▶ _TASK STATEMENT_
Separate out the lines that hold "rigid".

>> START RECORDS FOR THIS TASK

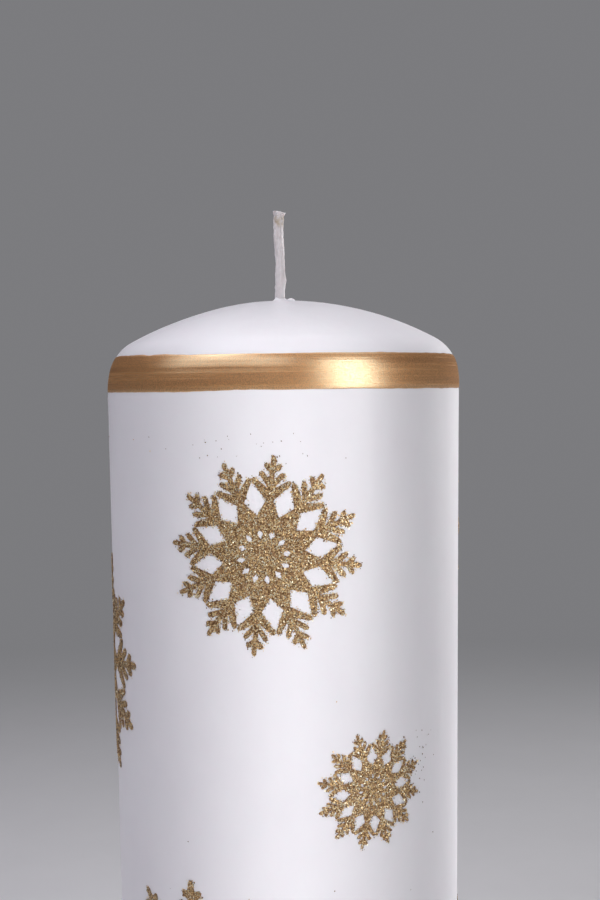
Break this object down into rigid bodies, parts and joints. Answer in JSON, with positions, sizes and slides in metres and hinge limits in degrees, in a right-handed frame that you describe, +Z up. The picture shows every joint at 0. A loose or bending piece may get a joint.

>> END RECORDS FOR THIS TASK
>> START RECORDS FOR THIS TASK

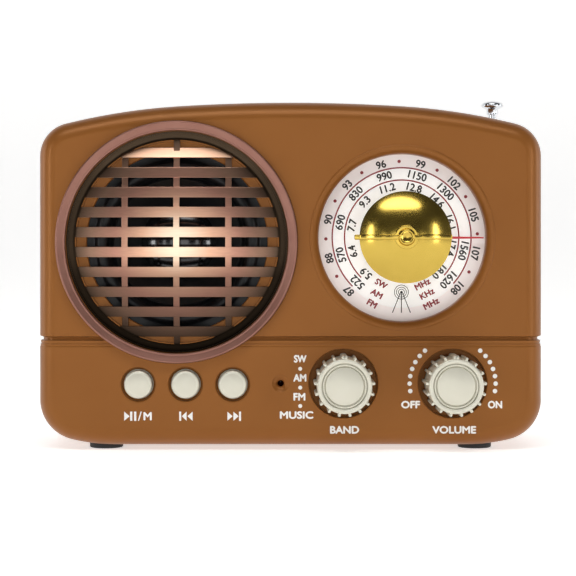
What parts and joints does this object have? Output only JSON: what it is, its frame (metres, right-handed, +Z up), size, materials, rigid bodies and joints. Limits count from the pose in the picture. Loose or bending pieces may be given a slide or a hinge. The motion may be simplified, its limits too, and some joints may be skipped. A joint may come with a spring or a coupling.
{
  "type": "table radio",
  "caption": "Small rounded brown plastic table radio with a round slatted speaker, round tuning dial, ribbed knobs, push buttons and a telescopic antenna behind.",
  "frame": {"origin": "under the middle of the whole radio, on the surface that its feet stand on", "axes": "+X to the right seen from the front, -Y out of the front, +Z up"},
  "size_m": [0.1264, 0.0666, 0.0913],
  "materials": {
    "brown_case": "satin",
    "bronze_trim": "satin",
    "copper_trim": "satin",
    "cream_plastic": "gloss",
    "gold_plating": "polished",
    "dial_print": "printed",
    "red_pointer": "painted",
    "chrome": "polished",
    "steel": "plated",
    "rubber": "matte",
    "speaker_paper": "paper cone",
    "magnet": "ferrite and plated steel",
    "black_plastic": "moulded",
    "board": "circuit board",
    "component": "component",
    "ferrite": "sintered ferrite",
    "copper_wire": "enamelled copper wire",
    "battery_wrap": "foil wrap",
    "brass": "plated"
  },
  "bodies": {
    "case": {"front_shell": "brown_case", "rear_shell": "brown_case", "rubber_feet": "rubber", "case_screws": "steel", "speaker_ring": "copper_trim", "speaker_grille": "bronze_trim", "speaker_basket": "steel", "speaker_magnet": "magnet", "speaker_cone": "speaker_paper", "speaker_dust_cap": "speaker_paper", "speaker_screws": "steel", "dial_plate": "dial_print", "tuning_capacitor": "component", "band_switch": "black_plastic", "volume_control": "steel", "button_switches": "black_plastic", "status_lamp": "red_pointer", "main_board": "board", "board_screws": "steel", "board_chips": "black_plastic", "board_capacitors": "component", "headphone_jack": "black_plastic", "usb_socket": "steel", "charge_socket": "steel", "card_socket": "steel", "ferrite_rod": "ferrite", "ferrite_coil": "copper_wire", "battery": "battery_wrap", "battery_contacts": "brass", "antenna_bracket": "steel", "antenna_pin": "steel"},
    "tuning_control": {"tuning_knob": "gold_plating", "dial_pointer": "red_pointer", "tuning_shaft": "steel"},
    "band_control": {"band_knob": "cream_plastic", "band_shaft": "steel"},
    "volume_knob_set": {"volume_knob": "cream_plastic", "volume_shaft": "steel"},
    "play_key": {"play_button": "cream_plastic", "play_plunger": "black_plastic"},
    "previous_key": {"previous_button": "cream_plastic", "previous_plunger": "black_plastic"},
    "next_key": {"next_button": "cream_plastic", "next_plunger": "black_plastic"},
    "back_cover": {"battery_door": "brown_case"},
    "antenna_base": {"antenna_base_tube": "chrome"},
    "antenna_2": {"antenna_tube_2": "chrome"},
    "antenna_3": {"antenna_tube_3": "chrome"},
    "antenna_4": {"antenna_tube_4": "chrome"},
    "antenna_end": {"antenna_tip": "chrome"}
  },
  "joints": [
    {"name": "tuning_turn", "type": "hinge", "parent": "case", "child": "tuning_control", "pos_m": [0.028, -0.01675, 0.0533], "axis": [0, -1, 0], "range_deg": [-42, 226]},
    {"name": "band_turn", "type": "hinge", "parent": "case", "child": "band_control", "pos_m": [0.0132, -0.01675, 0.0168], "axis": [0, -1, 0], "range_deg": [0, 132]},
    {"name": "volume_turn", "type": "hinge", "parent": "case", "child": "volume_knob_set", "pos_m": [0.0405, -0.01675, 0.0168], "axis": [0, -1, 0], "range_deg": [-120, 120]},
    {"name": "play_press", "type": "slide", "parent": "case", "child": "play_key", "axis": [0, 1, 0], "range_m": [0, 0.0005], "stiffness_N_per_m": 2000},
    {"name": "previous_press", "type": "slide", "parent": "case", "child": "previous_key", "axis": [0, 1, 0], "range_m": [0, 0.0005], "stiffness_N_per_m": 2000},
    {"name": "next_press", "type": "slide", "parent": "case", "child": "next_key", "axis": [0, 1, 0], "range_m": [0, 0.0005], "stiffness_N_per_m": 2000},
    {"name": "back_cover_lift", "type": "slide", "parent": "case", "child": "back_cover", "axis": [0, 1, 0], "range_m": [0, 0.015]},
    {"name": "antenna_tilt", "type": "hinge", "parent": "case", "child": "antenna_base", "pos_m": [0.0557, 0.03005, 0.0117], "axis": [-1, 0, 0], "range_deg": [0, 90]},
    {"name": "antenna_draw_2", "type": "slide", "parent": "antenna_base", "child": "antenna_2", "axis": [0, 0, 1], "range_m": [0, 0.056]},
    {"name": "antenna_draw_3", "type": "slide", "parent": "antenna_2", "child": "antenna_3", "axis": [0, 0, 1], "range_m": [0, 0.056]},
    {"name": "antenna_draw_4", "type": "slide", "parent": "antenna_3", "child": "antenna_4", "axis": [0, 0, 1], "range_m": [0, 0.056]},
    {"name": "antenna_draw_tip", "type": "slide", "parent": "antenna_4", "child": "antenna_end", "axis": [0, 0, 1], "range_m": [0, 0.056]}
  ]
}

>> END RECORDS FOR THIS TASK
>> START RECORDS FOR THIS TASK

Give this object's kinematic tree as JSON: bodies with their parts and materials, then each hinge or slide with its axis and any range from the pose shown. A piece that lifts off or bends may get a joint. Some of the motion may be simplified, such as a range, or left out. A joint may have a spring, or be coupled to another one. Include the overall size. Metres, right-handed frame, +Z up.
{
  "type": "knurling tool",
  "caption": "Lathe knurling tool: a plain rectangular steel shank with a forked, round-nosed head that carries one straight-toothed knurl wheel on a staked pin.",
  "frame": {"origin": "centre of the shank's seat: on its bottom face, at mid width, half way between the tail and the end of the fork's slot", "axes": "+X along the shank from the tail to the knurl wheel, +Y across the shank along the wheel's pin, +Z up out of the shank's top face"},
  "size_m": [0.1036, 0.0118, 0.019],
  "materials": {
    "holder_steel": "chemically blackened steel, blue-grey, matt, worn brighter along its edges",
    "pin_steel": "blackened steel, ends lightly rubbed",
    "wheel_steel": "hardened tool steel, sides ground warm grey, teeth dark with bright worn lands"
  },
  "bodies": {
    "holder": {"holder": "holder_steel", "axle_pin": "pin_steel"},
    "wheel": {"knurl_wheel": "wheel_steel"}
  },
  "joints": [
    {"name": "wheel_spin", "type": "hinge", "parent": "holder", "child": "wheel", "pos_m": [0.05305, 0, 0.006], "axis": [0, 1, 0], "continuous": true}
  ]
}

>> END RECORDS FOR THIS TASK

▶ _RESULT_
Break this object down into rigid bodies, parts and joints. Answer in JSON, with positions, sizes and slides in metres and hinge limits in degrees, in a right-handed frame that you describe, +Z up. The picture shows every joint at 0. A loose or bending piece may get a joint.
What parts and joints does this object have? Output only JSON: what it is, its frame (metres, right-handed, +Z up), size, materials, rigid bodies and joints. Limits count from the pose in the picture. Loose or bending pieces may be given a slide or a hinge. The motion may be simplified, its limits too, and some joints may be skipped. A joint may come with a spring or a coupling.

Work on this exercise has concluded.